WHAT NEEDS TO BE DONE: Work through the data below line by line and say how many lines hold "code"; give only the number.

INFORMATION SUPPLIED:
— START —

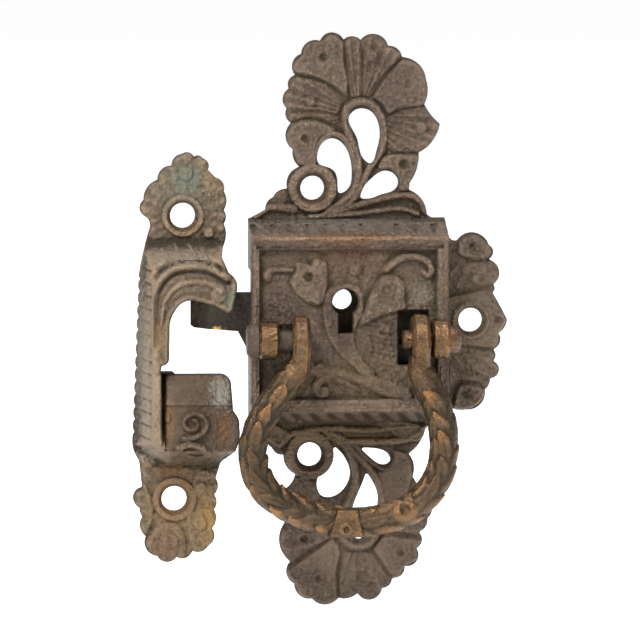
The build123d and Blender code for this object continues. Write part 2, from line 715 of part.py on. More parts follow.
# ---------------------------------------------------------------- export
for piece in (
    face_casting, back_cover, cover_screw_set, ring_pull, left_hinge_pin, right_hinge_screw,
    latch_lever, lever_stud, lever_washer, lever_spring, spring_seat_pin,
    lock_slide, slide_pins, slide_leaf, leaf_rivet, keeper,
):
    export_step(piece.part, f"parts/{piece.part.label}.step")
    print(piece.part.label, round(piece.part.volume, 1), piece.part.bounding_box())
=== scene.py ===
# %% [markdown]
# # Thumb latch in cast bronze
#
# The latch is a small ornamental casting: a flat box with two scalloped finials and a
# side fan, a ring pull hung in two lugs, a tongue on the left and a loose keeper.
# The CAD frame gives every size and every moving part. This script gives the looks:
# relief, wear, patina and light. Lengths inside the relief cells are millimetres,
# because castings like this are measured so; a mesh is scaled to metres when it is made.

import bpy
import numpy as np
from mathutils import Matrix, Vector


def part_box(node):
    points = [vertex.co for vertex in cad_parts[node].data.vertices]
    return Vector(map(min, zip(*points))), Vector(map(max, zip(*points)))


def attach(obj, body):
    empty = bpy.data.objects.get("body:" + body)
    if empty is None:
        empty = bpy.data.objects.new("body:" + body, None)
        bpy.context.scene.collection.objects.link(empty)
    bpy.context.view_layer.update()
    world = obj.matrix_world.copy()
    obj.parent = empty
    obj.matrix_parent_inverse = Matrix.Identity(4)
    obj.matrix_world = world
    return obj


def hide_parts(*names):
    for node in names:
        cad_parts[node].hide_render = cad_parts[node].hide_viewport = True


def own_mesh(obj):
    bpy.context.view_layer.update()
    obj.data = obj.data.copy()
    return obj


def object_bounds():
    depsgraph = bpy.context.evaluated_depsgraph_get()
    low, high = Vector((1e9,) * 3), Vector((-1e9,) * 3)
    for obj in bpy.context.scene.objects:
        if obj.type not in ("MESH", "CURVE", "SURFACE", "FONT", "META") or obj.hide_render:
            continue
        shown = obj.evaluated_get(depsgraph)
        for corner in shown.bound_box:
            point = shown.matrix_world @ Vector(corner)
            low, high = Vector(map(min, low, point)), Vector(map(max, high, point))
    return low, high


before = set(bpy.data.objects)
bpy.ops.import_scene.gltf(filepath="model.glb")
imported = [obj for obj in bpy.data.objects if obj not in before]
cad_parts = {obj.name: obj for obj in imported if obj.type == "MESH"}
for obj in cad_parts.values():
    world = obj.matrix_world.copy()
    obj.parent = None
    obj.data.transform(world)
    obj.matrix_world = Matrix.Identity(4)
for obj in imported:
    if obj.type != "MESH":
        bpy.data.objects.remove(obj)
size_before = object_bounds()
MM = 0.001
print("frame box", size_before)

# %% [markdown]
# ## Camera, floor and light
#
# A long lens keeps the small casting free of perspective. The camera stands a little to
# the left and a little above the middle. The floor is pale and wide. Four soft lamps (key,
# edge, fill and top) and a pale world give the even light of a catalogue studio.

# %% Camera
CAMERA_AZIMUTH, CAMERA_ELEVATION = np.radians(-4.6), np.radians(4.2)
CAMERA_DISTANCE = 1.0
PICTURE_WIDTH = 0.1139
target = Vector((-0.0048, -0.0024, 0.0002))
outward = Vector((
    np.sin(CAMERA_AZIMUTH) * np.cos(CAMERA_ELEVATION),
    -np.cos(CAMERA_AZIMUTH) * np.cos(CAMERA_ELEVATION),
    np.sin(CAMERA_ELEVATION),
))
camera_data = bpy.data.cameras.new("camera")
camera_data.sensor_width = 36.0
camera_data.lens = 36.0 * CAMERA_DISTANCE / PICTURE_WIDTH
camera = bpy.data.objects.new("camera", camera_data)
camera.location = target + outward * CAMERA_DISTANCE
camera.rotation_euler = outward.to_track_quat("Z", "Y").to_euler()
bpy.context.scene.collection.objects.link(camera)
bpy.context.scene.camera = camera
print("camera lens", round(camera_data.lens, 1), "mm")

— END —
— START —

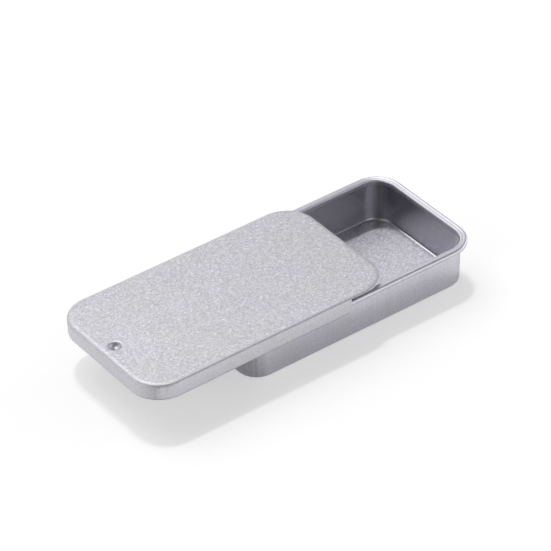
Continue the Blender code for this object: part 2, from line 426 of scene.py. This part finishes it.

— END —
— START —

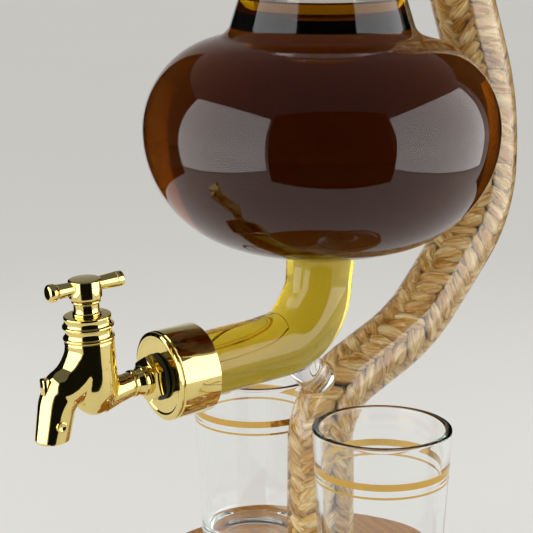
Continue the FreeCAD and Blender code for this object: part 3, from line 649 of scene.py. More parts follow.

— END —

ANSWER TO THIS PROBLEM: 3